Protocol

What is RDMA (Remote Direct Memory Access)?

RDMA is a network I/O technology that allows one computer to directly access another computer's memory without involving the host CPU or operating system, enabling ultra-low-latency data transfers.

Technical Overview

RDMA achieves its performance characteristics by implementing a kernel-bypass data path: the RDMA-capable NIC (RNIC) directly reads from or writes to application memory buffers without copying data through kernel buffers and without interrupting the host CPU. This eliminates the context switches, memory copies, and interrupt processing that dominate latency in conventional TCP socket I/O. The operating system is involved only in setting up the memory registrations and queue pairs (QPs) — steady-state data transfer is entirely offloaded to the RNIC.

Three main RDMA transports exist: InfiniBand (a purpose-built fabric), iWARP (RDMA over standard TCP/IP), and RoCE (RDMA over Converged Ethernet). InfiniBand provides the lowest latency (sub-1 µs in HPC environments) but requires a dedicated InfiniBand fabric. RoCE v2 operates over standard Layer-3 IP networks but requires Priority Flow Control (PFC) or Enhanced Transmission Selection (ETS) to prevent congestion-triggered packet drops that would force RDMA retransmissions. iWARP trades some latency for simpler network requirements, tolerating packet loss through TCP.

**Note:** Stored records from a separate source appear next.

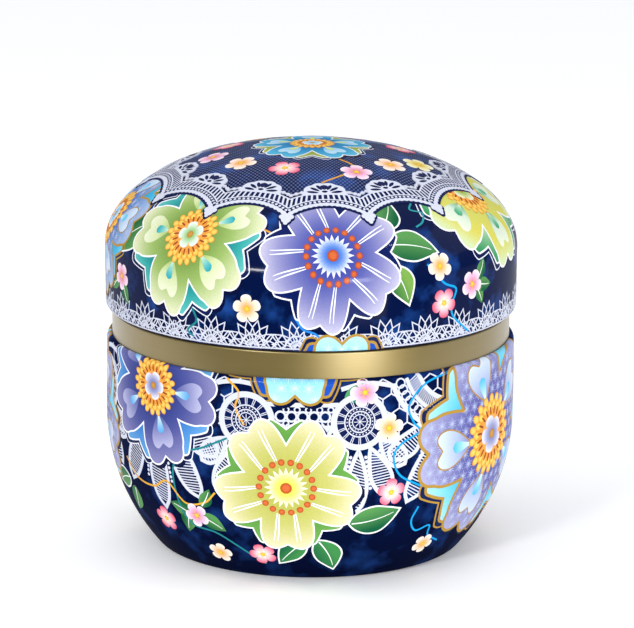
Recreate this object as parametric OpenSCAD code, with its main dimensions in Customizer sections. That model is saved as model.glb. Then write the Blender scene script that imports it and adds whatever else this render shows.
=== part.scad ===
// Round tea caddy: a drawn tinplate cup with a pressed-in neck, a domed
// slip-on lid, and a soft inner lid that plugs the mouth.
// Millimetres, +Z up, origin at the middle of the base.

/* [Overall] */
// Height from the table to the top of the dome
total_h = 82.7; // [78:0.1:90]
// Thickness of the tinplate
sheet = 0.3; // [0.25:0.05:0.4]

/* [Body] */
// Outside diameter of the cup
body_d = 83.4; // [83:0.2:83.8]
// Height of the cup's rolled-in rim
rim_z = 43.7; // [40:0.1:45]
// Radius of the long curve that draws the wall in to the base
belly_r = 41; // [36:1:44]
// Angle over which that curve runs, from the wall to the base
belly_angle = 41; // [38:1:44]
// Radius of the corner round the base
heel_r = 2; // [1.2:0.2:3]
// Depth of the pressed panel in the base
base_recess = 0.6; // [0.3:0.1:1]

/* [Neck] */
// Outside diameter of the gold band
band_d = 81.4; // [81:0.1:81.8]
// Height of the ledge that the lid stands on
ledge_z = 49.2; // [48:0.1:50]
// Outside diameter of the collar that goes up inside the lid
collar_d = 79.4; // [78.6:0.1:79.6]
// Height of the mouth
mouth_z = 58.5; // [57:0.5:60]

/* [Lid] */
// Outside diameter of the lid
lid_d = 84; // [83.8:0.1:85]
// Height at which the lid's wall turns into the dome
shoulder_z = 62.2; // [61:0.1:64]
// Radius of the lid's rolled lower edge
edge_r = 1.4; // [1:0.1:1.8]
// Gap between that edge and the ledge
seat_gap = 0.1; // [0.05:0.05:0.3]
// Radial gap between the lid's hem and the collar
slip_gap = 0.15; // [0.1:0.05:0.3]

/* [Inner lid] */
// Thickness of the inner lid's skin
skin = 0.9; // [0.7:0.1:1.2]
// How far its skirt reaches down below the flange
skirt_depth = 7.5; // [7:0.5:8]
// How far the dished panel lies below the flange
dish_depth = 5.5; // [4:0.5:6]
// Radial gap between the skirt and the mouth
plug_gap = 0.15; // [0.1:0.05:0.3]
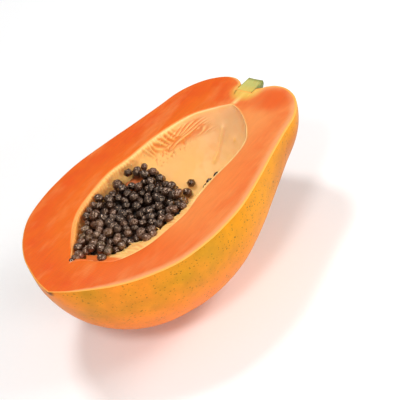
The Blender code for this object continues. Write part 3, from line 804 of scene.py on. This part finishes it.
seeds = {
    "length": 0.0068,
    "width": 0.0058,
    "clearance": 0.0002,         # between a seed and the cavity's wall
    "sizes": (0.80, 1.12),
    "shapes": (0.88, 1.08),      # how unevenly each grows in its three directions
    "layers": ((-0.0010, 0.0014, 18000), (0.0036, 0.0054, 8000), (0.0080, 0.0100, 1800)),
    "spacing": 0.0050,
    "top": 0.0030,               # depth of the top seeds' centres under the cut face
    "slope": 3.2,                # fall of the heap outside its outline
    "slopeStart": 0.096,         # from here on seeds lie on that slope too
    "creep": 0.0016,             # how far seeds may move out of the outline
    "gap": ((0.1060, -0.0230), 0.0036),     # a gap between them where the membrane shows
    "dip": ((0.0900, -0.0040), 0.0180, 0.0050),
    "outline": (
        (0.0350, -0.0085), (0.0365, -0.0110), (0.0440, -0.0145), (0.0560, -0.0190),
        (0.0670, -0.0265), (0.0720, -0.0310), (0.0830, -0.0325), (0.0900, -0.0265),
        (0.0990, -0.0290), (0.1105, -0.0290), (0.1175, -0.0220), (0.1160, -0.0140),
        (0.1125, -0.0045), (0.1075, 0.0085), (0.1015, 0.0160), (0.0930, 0.0275),
        (0.0880, 0.0250), (0.0820, 0.0275), (0.0710, 0.0240), (0.0660, 0.0275),
        (0.0620, 0.0255), (0.0520, 0.0150), (0.0400, 0.0105), (0.0430, 0.0050),
        (0.0450, -0.0040),
    ),
    "area": ((0.020, -0.040, 0.0), (0.140, 0.040, 0.036)),
    # seeds pressed into the slit and against the near band, each with its size
    "pressed": (
        (0.0404, -0.0113, 0.0018, 0.95), (0.0352, -0.0056, 0.0019, 0.95),
        (0.0318, -0.0055, 0.0016, 0.82), (0.0284, -0.0058, 0.0014, 0.66),
        (0.0365, 0.0122, 0.0006, 0.85), (0.0425, 0.0126, 0.0002, 0.95), (0.0423, 0.0070, 0.0004, 1.0),
        (0.0418, -0.0010, 0.0006, 1.0), (0.0492, 0.0180, 0.0001, 0.90), (0.0522, 0.0117, 0.0004, 1.0),
        (0.0619, 0.0232, 0.0002, 1.0), (0.0602, 0.0290, 0.0001, 0.95), (0.0642, 0.0307, 0.0002, 0.85),
        (0.0673, 0.0273, 0.0000, 1.0), (0.0742, 0.0270, 0.0020, 0.95), (0.0796, 0.0311, 0.0002, 1.0),
        (0.0875, 0.0287, 0.0002, 0.95), (0.0917, 0.0325, 0.0004, 0.85), (0.1009, 0.0213, 0.0004, 0.95),
    ),
    "stray": (
        (0.1377, -0.0086, 0.0280, 1.00), (0.1300, -0.0065, 0.0300, 1.00),
        (0.1105, 0.0335, 0.0034, 1.00), (0.1152, 0.0330, 0.0047, 0.80),
        (0.1198, 0.0330, 0.0046, 0.95), (0.1262, 0.0330, 0.0048, 0.90),
    ),
    "strayTones": (0.25, 0.45, 0.1, 0.1, 0.1, 0.1),
    "straySink": 0.25,
    "relaxSteps": 60,
    "seed": 11,
}


def outsideHeap(fromTip, across):
    # distance to the heap's outline, 0 inside it
    corners = seeds["outline"]
    inside = False
    nearest = math.inf
    for (ax, ay), (bx, by) in zip(corners, corners[1:] + corners[:1]):
        dx, dy = bx - ax, by - ay
        share = min(max(((fromTip - ax) * dx + (across - ay) * dy) / (dx * dx + dy * dy), 0), 1)
        nearest = min(nearest, math.hypot(fromTip - ax - share * dx, across - ay - share * dy))
        if (ay > across) != (by > across) and fromTip < ax + dx * (across - ay) / dy:
            inside = not inside
    return 0.0 if inside else nearest


def heapDepth(fromTip, across):
    (x, y), radius, depth = seeds["dip"]
    dip = depth * math.exp(-(math.hypot(fromTip - x, across - y) / radius) ** 2)
    return seeds["top"] + dip + seeds["slope"] * outsideHeap(fromTip, across)


def scatterSeeds(wall):
    # centres and sizes of the heap's seeds: first those on its outline, then layer under layer
    draws = random.Random(seeds["seed"])
    centres = [spotAt(*at) for *at, _ in seeds["pressed"]]
    sizes = [size for *_, size in seeds["pressed"]]
    pressed = len(centres)

    def tryPlace(fromTip, across, under, spacing):
        size = draws.uniform(*seeds["sizes"])
        reach = seeds["width"] * size / 2 + seeds["clearance"]
        centre = spotAt(fromTip, across, under)
        below = wall.ray_cast(spotAt(fromTip, across, 0.0), Vector((0, 0, -1)))
        if below[0] is None or below[3] < under + 0.5 * reach:
            return
        foot, _, _, gap = wall.find_nearest(centre)
        if gap < reach:
            if gap < 0.4 * reach:
                return
            centre = foot + (centre - foot).normalized() * reach
        if all((centre - other).length > spacing for other in centres):
            centres.append(centre)
            sizes.append(size)

    for fromTip, across in seeds["outline"]:
        tryPlace(fromTip, across, heapDepth(fromTip, across) + draws.uniform(-0.0004, 0.0006), 0.0045)
    steep = math.hypot(1, seeds["slope"])
    low, high = seeds["area"]
    for shallow, deep, count in seeds["layers"]:
        for _ in range(count):
            fromTip, across = draws.uniform(low[0], high[0]), draws.uniform(low[1], high[1])
            share = draws.random()
            if outsideHeap(fromTip, across) == 0:
                under = heapDepth(fromTip, across) + shallow + (deep - shallow) * share
            elif fromTip < seeds["slopeStart"]:
                continue
            else:
                under = draws.uniform(low[2], high[2])
                beyond = (under - heapDepth(fromTip, across)) / steep
                if not shallow <= beyond <= deep:
                    continue
            tryPlace(fromTip, across, under, seeds["spacing"])

    # seeds that press on each other move apart, and stay off the wall
    place = np.array([tuple(c) for c in centres])
    radius = np.array(sizes) * (seeds["width"] + 0.35 * (seeds["length"] - seeds["width"])) / 2
    for _ in range(seeds["relaxSteps"]):
        gap = place[:, None] - place[None]
        dist = np.linalg.norm(gap, axis=-1) + np.eye(len(place))
        closer = np.clip((radius[:, None] + radius[None]) * 0.97 - dist, 0, None)
        push = closer * (1 - np.eye(len(place)))
        move = (gap / dist[..., None] * push[..., None]).sum(1) * 0.35
        move[:, 2] *= 0.5
        move[:pressed] = 0
        place = place + move
        for k in range(pressed, len(place)):
            centre = Vector(place[k])
            foot, _, _, away = wall.find_nearest(centre)
            reach = radius[k] + seeds["clearance"]
            if away < reach and away > 0:
                place[k] = foot + (centre - foot).normalized() * reach
    fromTip, across, _ = onFruit(place)
    (x, y), radius = seeds["gap"]
    kept = [k for k in range(len(place))
            if k < pressed or (
                fromTip[k] > seeds["slopeStart"] or outsideHeap(fromTip[k], across[k]) < seeds["creep"])
            and math.hypot(fromTip[k] - x, across[k] - y) > radius]
    return place[kept], np.array(sizes)[kept]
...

The RDMA programming model exposes verbs: RDMA Read (remote party reads from local memory), RDMA Write (remote party writes to local memory), and Send/Receive (two-sided messaging). NVMe-oF over RDMA uses RDMA Write for data transfers and Sends for NVMe command capsules, allowing the target to push data directly into the initiator's pre-registered buffers with zero CPU involvement on the data path.

How It Relates to NVMe/TCP

RDMA is the transport used by the NVMe/RDMA binding — the highest-performance but most operationally demanding member of the NVMe over Fabrics family. NVMe/TCP was designed explicitly as an alternative to NVMe/RDMA for environments that cannot justify the cost and operational complexity of RDMA-capable NICs and lossless Ethernet fabrics. In practice, NVMe/TCP running on modern CPUs with kernel 5.0+ drivers achieves latency within 1.5–2× of NVMe/RDMA — a gap that continues to narrow with software optimizations like DDIO, RSS-aware queue mapping, and io_uring integration.

Key Characteristics

  • CPU involvement: Zero on the steady-state data path (kernel bypass)
  • Latency: 1–20 µs depending on fabric type (IB < RoCE < iWARP)
  • Memory model: Requires memory registration (pinning) before use
  • Transport variants: InfiniBand, RoCE v1/v2, iWARP
  • Network requirement: Lossless fabric (PFC) for RoCE; standard TCP for iWARP
  • NVMe-oF binding: NVMe/RDMA (TP8000)

RDMA vs TCP for NVMe-oF

NVMe/RDMA achieves 10–20 µs latency and near-zero CPU overhead for data transfers, making it compelling for latency-sensitive HPC and financial workloads. However, it requires specialized RNICs (typically $500–$2,000 per port), lossless Ethernet configuration (PFC/DCQCN), and dedicated operational expertise. NVMe/TCP requires none of these — any standard NIC and any Ethernet switch will work — at the cost of higher CPU utilization and latency in the 25–40 µs range. For most enterprise and cloud-native workloads, the simplicity of NVMe/TCP outweighs the incremental latency advantage of RDMA.